Welding Inspector: Job Duties, Employment Outlook and Educational Requirements

Research what it takes to become a welding inspector. Learn about training, certification, potential salary and job prospects to find out if this is the career for you. Schools offering Industrial Automation Engineering Technology degrees can also be found in these popular choices.

What Is a Welding Inspector?

Welding inspectors are responsible for ensuring that safety codes are followed during construction projects that involve welding. They inspect the welding work to make sure that it follows federal, local and state guidelines and also review work plans prior to construction. Welding inspectors also inspect the tools and materials that are being used on work sites they're responsible for. They play a critical role in ensuring that safe, quality welding work is completed on their job sites.

Degree Required Certificate; associate's degree
Education Field of Study Welding technology
Key Responsibilities Inspect human and/or machine produced welds; make recommendations for accepting or rejecting work, ensure safety standards
Certification Professional certification required
Job Growth (2014-2024) 8% (for all construction and building inspectors)*
Median Salary (2016) $61,883 (for all certified welding inspectors)**

Source: *U.S. Bureau of Labor Statistics; **Payscale.com

What Will I Do as a Welding Inspector?

As a welding inspector, you'll ensure that welded joints on buildings and manufactured goods meet quality specifications and safety standards. Your primary duty involves inspecting and testing welds on completed and in-process projects. You might inspect welds produced by a welding machine on an assembly line or by individual human welders in machine shops or at construction sites. In the latter instance, you would also observe the welder's technique and performance. Based on your tests and examinations, you'll make recommendations for accepting, reworking or scrapping various pieces of work.

The features to look for include proper dimension, joint strength, weld penetration, conformance with work-order specifications and defects like cracks, spatters, pits or cold welds. Your test equipment may be ultrasonic scanners and x-ray machines when visual inspection isn't enough. Both allow you to see nearly invisible internal defects in a weld that could potentially cause it to fail.

What Kind of Employment Outlook Can I Expect?

Your employment opportunities directly tie into those for welders, which relate to the economic trends in the manufacturing and construction industries. Welders will be needed - and their work will need to be inspected - whenever automobiles, airplanes and ships are assembled, bridges and buildings are constructed and pipelines are laid.

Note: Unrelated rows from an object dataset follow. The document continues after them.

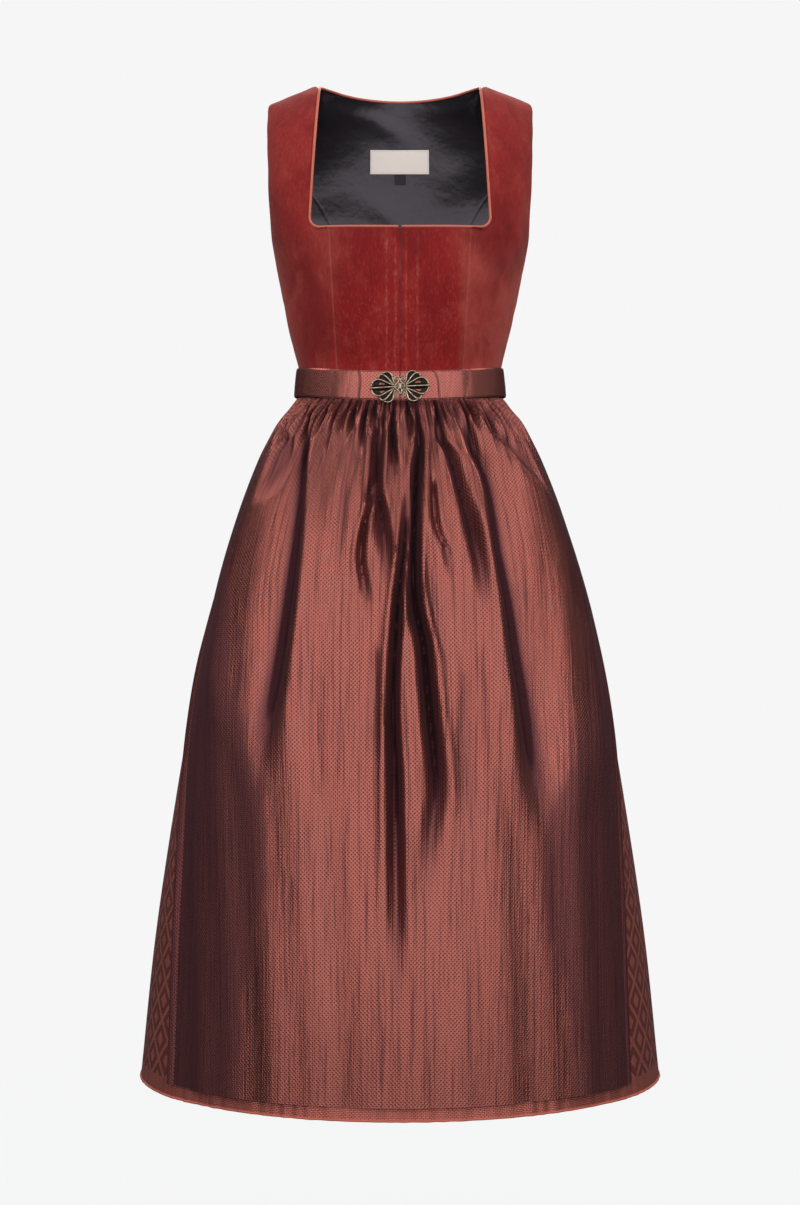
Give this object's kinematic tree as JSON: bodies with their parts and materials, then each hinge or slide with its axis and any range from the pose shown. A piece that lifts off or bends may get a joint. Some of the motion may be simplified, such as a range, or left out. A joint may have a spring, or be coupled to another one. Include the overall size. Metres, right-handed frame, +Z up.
{
  "type": "sleeveless dirndl with apron",
  "caption": "Sleeveless velvet bodice with a square neck, a gathered ankle skirt and a gathered apron with a waistband and filigree clasp.",
  "frame": {"origin": "midway between the neck ends of the two shoulder seams, where the wearer's shoulders carry the dress", "axes": "+Z up, the front of the dress faces -Y, +X to the right of someone who looks at the front"},
  "size_m": [0.6191, 0.6096, 1.1836],
  "materials": {
    "velvet": "rust-red cotton velvet",
    "lining": "charcoal satin lining",
    "piping": "coral satin bias piping",
    "label": "bare woven label",
    "tab": "bare woven tab",
    "skirt": "brown-red jacquard with a diamond lattice",
    "apron": "copper and plum shot taffeta",
    "clasp": "antique silvered filigree"
  },
  "bodies": {
    "root": {"bodice_front_centre_left": "velvet", "bodice_front_centre_right": "velvet", "bodice_front_side_left": "velvet", "bodice_front_side_right": "velvet", "bodice_side_back_left": "velvet", "bodice_side_back_right": "velvet", "bodice_back": "velvet", "lining_side_back_left": "lining", "lining_side_back_right": "lining", "lining_back": "lining", "neck_piping": "piping", "neck_label": "label", "size_tab": "tab", "skirt_front": "skirt", "skirt_back": "skirt", "hem_piping": "piping", "apron_panel": "apron", "apron_band": "apron", "clasp_left": "clasp", "clasp_right": "clasp", "clasp_boss": "clasp"}
  },
  "joints": []
}
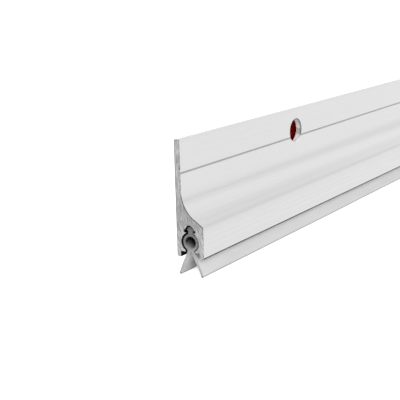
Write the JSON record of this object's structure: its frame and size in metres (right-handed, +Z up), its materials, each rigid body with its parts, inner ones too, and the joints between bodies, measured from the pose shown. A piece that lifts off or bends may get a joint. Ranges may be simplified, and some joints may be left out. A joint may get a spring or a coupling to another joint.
{
  "type": "door bottom seal",
  "caption": "Surface-fixed door bottom seal: satin aluminium strip with a screw-hole line, coved housing and soft twin-lip insert, taped along its back.",
  "frame": {"origin": "midway along the bar, at the height of the screw holes, on the outer face of the tape's release liner, where the face of the door goes", "axes": "+X along the bar, +Y into the door, +Z up with the lips at the bottom"},
  "size_m": [0.914, 0.0117, 0.0462],
  "materials": {
    "satin_aluminium": "satin anodised, fine extrusion lines along the bar, sawn ends",
    "grey_rubber": "matt, soft, smooth extruded; the hollow down its tube only makes it soft and fits nothing",
    "clear_tape": "clear tacky adhesive tape",
    "red_liner": "thin deep red release film"
  },
  "bodies": {
    "root": {"carrier": "satin_aluminium", "seal_insert": "grey_rubber", "adhesive_tape": "clear_tape", "release_liner": "red_liner"}
  },
  "joints": []
}
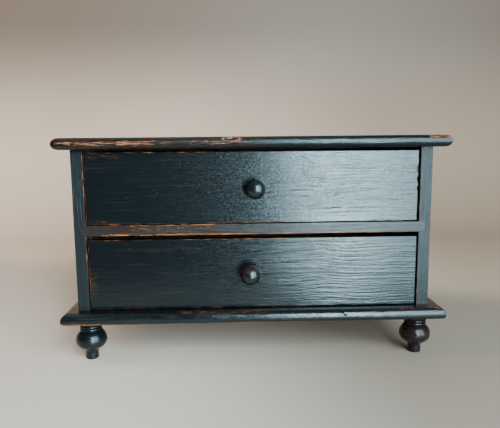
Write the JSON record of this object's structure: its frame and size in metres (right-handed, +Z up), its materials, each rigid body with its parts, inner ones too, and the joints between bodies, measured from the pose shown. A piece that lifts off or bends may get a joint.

According to the U.S. Bureau of Labor Statistics (www.bls.gov), there were approximately 386,240 welding, cutting, soldering and brazing workers employed in 2015, earning a median salary of $38,150. For that same year, there were 91,480 building and construction inspectors who earned a median salary of $57,340. Employment of welders was projected to increase 4%, and employment of construction inspectors was expected to increase 8% from 2014-2024. Employment outlook figures specifically for welding inspectors weren't available.

What Are My Education Options?

You don't need a postsecondary education to become a welding inspector, but certificate programs in welding and associate's degree programs in welding technology are widely available from community colleges. Course topics in both could include metallurgy, oxyacetylene process, gas tungsten arc welding and blueprint reading. Some curricula have courses in weld inspection. Associate's degree programs may cover a given topic in greater depth across beginner, intermediate and advanced level courses and also require you to complete general education courses in English and math.

How Can I Get Certified?

You'll start the certification process by becoming a Certified Associate Welding Inspector (CAWI), administered by the American Welding Society (www.aws.org). You'll need at least a high school diploma or equivalent and two years of welding experience to qualify for the exam. This designation allows you to work under the supervision of a Certified Welding Inspector (CWI) or a Senior Certified Welding Inspector (SCWI). To retain certification, you'll have to pass the CWI exam, which involves a vision test. You can qualify for the SCWI designation once you've accrued six years as a CWI.

What Are Some Related Alternative Careers?

Similar occupations include plumbers and construction managers. Plumbers work on the plumbing systems that are being installed or repaired on job sites. They must also adhere to strict safety codes. Construction managers oversee all workers on a construction site. They review plans to make sure they meet all safety and building code requirements and inspect the work of their contractors to ensure the work meets these safety code requirements as well.